TO DO: Reproduce the records exactly.

-- MATERIALS PROVIDED start --

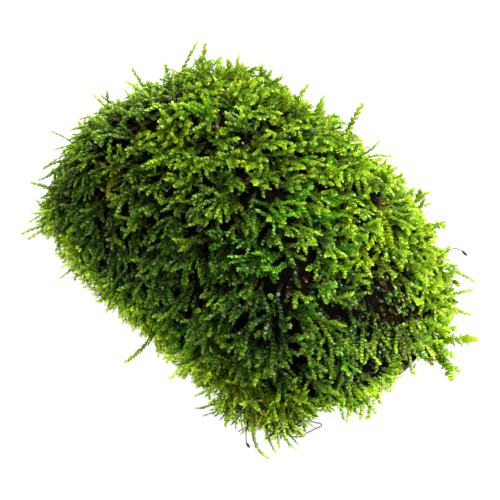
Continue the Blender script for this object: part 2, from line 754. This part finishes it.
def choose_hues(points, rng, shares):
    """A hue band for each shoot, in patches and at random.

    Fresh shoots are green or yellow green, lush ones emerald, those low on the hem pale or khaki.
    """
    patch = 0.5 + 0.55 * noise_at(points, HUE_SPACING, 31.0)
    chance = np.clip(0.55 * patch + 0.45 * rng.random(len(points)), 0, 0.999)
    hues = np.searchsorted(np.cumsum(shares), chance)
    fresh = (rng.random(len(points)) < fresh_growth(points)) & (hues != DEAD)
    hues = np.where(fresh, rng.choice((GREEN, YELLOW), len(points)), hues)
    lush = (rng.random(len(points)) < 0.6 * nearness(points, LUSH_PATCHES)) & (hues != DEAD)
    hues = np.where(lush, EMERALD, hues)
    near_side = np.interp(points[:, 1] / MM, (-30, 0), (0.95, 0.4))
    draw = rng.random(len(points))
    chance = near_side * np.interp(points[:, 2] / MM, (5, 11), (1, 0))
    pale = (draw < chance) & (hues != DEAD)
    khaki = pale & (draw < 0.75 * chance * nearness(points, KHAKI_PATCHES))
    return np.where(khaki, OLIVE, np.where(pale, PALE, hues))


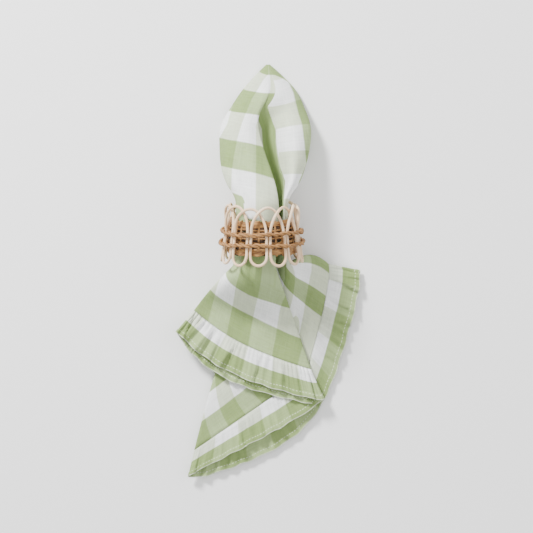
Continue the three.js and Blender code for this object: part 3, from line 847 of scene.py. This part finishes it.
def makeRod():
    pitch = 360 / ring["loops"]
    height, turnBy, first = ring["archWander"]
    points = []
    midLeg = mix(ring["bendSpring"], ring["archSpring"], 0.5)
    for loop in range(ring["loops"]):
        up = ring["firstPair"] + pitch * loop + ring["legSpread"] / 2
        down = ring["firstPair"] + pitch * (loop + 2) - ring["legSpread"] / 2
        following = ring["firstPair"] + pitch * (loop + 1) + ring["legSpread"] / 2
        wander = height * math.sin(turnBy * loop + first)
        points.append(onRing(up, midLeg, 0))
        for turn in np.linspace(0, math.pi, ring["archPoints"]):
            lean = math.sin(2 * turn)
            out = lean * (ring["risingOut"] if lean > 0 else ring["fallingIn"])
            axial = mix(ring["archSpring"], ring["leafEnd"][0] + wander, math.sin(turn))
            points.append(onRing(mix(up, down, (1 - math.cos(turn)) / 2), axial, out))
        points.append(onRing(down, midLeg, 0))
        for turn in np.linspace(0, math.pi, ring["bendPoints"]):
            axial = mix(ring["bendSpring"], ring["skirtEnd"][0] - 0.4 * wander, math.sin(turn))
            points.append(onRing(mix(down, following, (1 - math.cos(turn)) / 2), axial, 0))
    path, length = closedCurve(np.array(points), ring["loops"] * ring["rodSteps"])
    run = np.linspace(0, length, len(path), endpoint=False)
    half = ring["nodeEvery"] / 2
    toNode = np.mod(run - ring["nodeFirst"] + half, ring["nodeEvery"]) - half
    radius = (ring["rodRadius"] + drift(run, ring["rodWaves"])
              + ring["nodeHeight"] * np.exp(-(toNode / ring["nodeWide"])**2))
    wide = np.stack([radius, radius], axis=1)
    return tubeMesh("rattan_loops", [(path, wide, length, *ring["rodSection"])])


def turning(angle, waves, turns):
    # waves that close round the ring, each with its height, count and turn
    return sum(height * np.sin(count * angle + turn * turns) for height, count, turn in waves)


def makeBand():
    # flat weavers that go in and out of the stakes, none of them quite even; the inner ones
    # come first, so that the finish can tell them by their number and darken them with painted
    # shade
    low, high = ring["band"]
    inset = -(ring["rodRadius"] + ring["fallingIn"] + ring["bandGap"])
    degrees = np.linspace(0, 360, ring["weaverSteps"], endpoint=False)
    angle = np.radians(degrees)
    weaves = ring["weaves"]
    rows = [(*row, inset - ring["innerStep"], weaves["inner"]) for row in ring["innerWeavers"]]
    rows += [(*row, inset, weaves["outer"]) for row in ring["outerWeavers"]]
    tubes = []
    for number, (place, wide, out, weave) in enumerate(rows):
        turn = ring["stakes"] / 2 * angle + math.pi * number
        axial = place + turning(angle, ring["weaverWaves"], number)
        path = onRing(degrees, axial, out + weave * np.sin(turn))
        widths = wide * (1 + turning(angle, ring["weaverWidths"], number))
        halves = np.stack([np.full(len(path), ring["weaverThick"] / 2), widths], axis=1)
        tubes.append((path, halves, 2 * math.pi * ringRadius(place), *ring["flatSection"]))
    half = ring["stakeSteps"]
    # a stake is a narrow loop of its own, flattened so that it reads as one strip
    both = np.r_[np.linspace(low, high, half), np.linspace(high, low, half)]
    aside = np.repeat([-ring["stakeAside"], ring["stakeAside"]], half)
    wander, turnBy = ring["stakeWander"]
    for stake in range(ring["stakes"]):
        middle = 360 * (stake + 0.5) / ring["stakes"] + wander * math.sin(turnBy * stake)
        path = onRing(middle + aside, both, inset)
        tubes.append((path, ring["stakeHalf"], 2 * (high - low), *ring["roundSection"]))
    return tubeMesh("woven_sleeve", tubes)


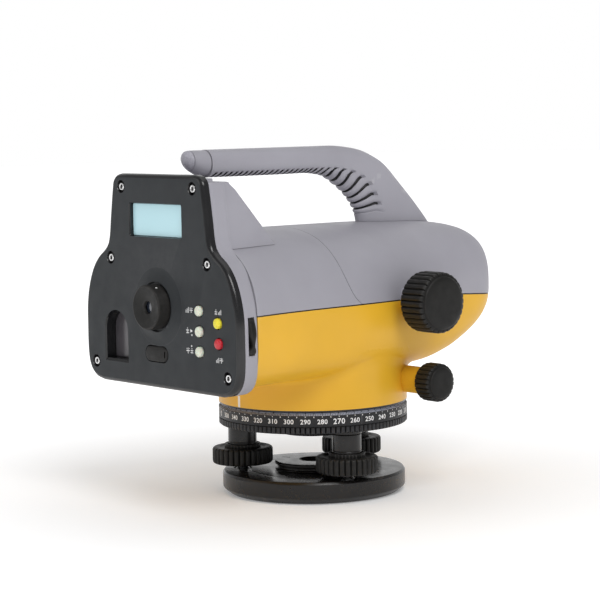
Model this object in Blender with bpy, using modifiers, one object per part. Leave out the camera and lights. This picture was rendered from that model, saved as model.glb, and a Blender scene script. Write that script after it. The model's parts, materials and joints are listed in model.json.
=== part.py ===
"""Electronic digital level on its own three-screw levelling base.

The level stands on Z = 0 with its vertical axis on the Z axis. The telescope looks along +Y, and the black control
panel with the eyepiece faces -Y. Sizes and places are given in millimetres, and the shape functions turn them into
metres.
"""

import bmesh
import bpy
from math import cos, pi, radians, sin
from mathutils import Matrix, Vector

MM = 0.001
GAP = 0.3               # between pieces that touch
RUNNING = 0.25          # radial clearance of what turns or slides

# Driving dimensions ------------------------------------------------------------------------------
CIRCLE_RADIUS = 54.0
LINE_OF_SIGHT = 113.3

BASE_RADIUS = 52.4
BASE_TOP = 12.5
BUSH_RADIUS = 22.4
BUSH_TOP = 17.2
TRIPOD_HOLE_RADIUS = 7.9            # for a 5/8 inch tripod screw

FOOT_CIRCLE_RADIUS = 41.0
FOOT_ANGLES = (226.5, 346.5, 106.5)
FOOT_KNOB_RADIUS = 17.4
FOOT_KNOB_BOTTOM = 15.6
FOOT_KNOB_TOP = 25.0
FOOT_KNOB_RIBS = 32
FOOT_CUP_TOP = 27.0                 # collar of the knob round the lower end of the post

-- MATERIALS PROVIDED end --

FINAL RESULT:
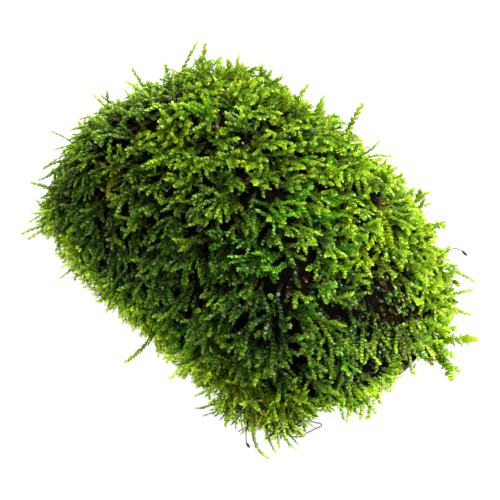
Continue the Blender script for this object: part 2, from line 754. This part finishes it.
def choose_hues(points, rng, shares):
    """A hue band for each shoot, in patches and at random.

    Fresh shoots are green or yellow green, lush ones emerald, those low on the hem pale or khaki.
    """
    patch = 0.5 + 0.55 * noise_at(points, HUE_SPACING, 31.0)
    chance = np.clip(0.55 * patch + 0.45 * rng.random(len(points)), 0, 0.999)
    hues = np.searchsorted(np.cumsum(shares), chance)
    fresh = (rng.random(len(points)) < fresh_growth(points)) & (hues != DEAD)
    hues = np.where(fresh, rng.choice((GREEN, YELLOW), len(points)), hues)
    lush = (rng.random(len(points)) < 0.6 * nearness(points, LUSH_PATCHES)) & (hues != DEAD)
    hues = np.where(lush, EMERALD, hues)
    near_side = np.interp(points[:, 1] / MM, (-30, 0), (0.95, 0.4))
    draw = rng.random(len(points))
    chance = near_side * np.interp(points[:, 2] / MM, (5, 11), (1, 0))
    pale = (draw < chance) & (hues != DEAD)
    khaki = pale & (draw < 0.75 * chance * nearness(points, KHAKI_PATCHES))
    return np.where(khaki, OLIVE, np.where(pale, PALE, hues))


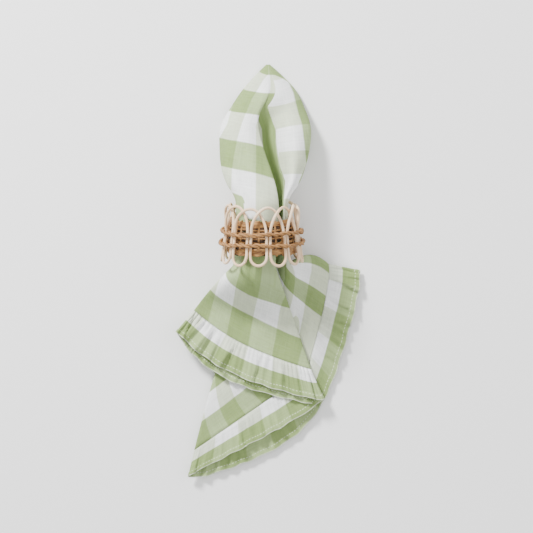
Continue the three.js and Blender code for this object: part 3, from line 847 of scene.py. This part finishes it.
def makeRod():
    pitch = 360 / ring["loops"]
    height, turnBy, first = ring["archWander"]
    points = []
    midLeg = mix(ring["bendSpring"], ring["archSpring"], 0.5)
    for loop in range(ring["loops"]):
        up = ring["firstPair"] + pitch * loop + ring["legSpread"] / 2
        down = ring["firstPair"] + pitch * (loop + 2) - ring["legSpread"] / 2
        following = ring["firstPair"] + pitch * (loop + 1) + ring["legSpread"] / 2
        wander = height * math.sin(turnBy * loop + first)
        points.append(onRing(up, midLeg, 0))
        for turn in np.linspace(0, math.pi, ring["archPoints"]):
            lean = math.sin(2 * turn)
            out = lean * (ring["risingOut"] if lean > 0 else ring["fallingIn"])
            axial = mix(ring["archSpring"], ring["leafEnd"][0] + wander, math.sin(turn))
            points.append(onRing(mix(up, down, (1 - math.cos(turn)) / 2), axial, out))
        points.append(onRing(down, midLeg, 0))
        for turn in np.linspace(0, math.pi, ring["bendPoints"]):
            axial = mix(ring["bendSpring"], ring["skirtEnd"][0] - 0.4 * wander, math.sin(turn))
            points.append(onRing(mix(down, following, (1 - math.cos(turn)) / 2), axial, 0))
    path, length = closedCurve(np.array(points), ring["loops"] * ring["rodSteps"])
    run = np.linspace(0, length, len(path), endpoint=False)
    half = ring["nodeEvery"] / 2
    toNode = np.mod(run - ring["nodeFirst"] + half, ring["nodeEvery"]) - half
    radius = (ring["rodRadius"] + drift(run, ring["rodWaves"])
              + ring["nodeHeight"] * np.exp(-(toNode / ring["nodeWide"])**2))
    wide = np.stack([radius, radius], axis=1)
    return tubeMesh("rattan_loops", [(path, wide, length, *ring["rodSection"])])


def turning(angle, waves, turns):
    # waves that close round the ring, each with its height, count and turn
    return sum(height * np.sin(count * angle + turn * turns) for height, count, turn in waves)


def makeBand():
    # flat weavers that go in and out of the stakes, none of them quite even; the inner ones
    # come first, so that the finish can tell them by their number and darken them with painted
    # shade
    low, high = ring["band"]
    inset = -(ring["rodRadius"] + ring["fallingIn"] + ring["bandGap"])
    degrees = np.linspace(0, 360, ring["weaverSteps"], endpoint=False)
    angle = np.radians(degrees)
    weaves = ring["weaves"]
    rows = [(*row, inset - ring["innerStep"], weaves["inner"]) for row in ring["innerWeavers"]]
    rows += [(*row, inset, weaves["outer"]) for row in ring["outerWeavers"]]
    tubes = []
    for number, (place, wide, out, weave) in enumerate(rows):
        turn = ring["stakes"] / 2 * angle + math.pi * number
        axial = place + turning(angle, ring["weaverWaves"], number)
        path = onRing(degrees, axial, out + weave * np.sin(turn))
        widths = wide * (1 + turning(angle, ring["weaverWidths"], number))
        halves = np.stack([np.full(len(path), ring["weaverThick"] / 2), widths], axis=1)
        tubes.append((path, halves, 2 * math.pi * ringRadius(place), *ring["flatSection"]))
    half = ring["stakeSteps"]
    # a stake is a narrow loop of its own, flattened so that it reads as one strip
    both = np.r_[np.linspace(low, high, half), np.linspace(high, low, half)]
    aside = np.repeat([-ring["stakeAside"], ring["stakeAside"]], half)
    wander, turnBy = ring["stakeWander"]
    for stake in range(ring["stakes"]):
        middle = 360 * (stake + 0.5) / ring["stakes"] + wander * math.sin(turnBy * stake)
        path = onRing(middle + aside, both, inset)
        tubes.append((path, ring["stakeHalf"], 2 * (high - low), *ring["roundSection"]))
    return tubeMesh("woven_sleeve", tubes)


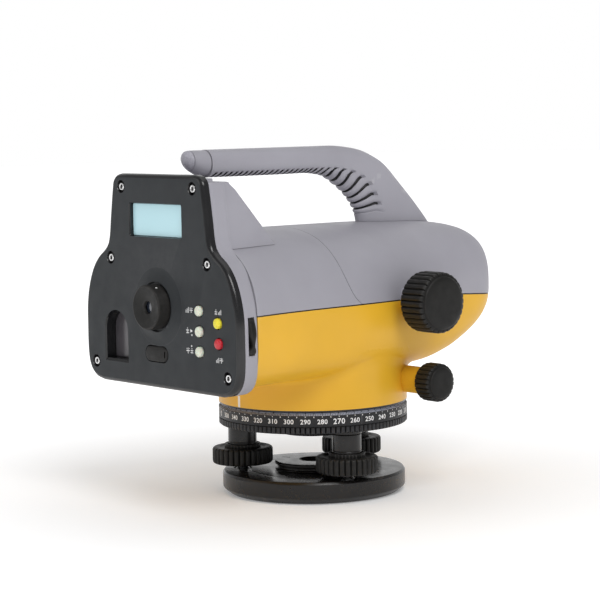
Model this object in Blender with bpy, using modifiers, one object per part. Leave out the camera and lights. This picture was rendered from that model, saved as model.glb, and a Blender scene script. Write that script after it. The model's parts, materials and joints are listed in model.json.
=== part.py ===
"""Electronic digital level on its own three-screw levelling base.

The level stands on Z = 0 with its vertical axis on the Z axis. The telescope looks along +Y, and the black control
panel with the eyepiece faces -Y. Sizes and places are given in millimetres, and the shape functions turn them into
metres.
"""

import bmesh
import bpy
from math import cos, pi, radians, sin
from mathutils import Matrix, Vector

MM = 0.001
GAP = 0.3               # between pieces that touch
RUNNING = 0.25          # radial clearance of what turns or slides

# Driving dimensions ------------------------------------------------------------------------------
CIRCLE_RADIUS = 54.0
LINE_OF_SIGHT = 113.3

BASE_RADIUS = 52.4
BASE_TOP = 12.5
BUSH_RADIUS = 22.4
BUSH_TOP = 17.2
TRIPOD_HOLE_RADIUS = 7.9            # for a 5/8 inch tripod screw

FOOT_CIRCLE_RADIUS = 41.0
FOOT_ANGLES = (226.5, 346.5, 106.5)
FOOT_KNOB_RADIUS = 17.4
FOOT_KNOB_BOTTOM = 15.6
FOOT_KNOB_TOP = 25.0
FOOT_KNOB_RIBS = 32
FOOT_CUP_TOP = 27.0                 # collar of the knob round the lower end of the post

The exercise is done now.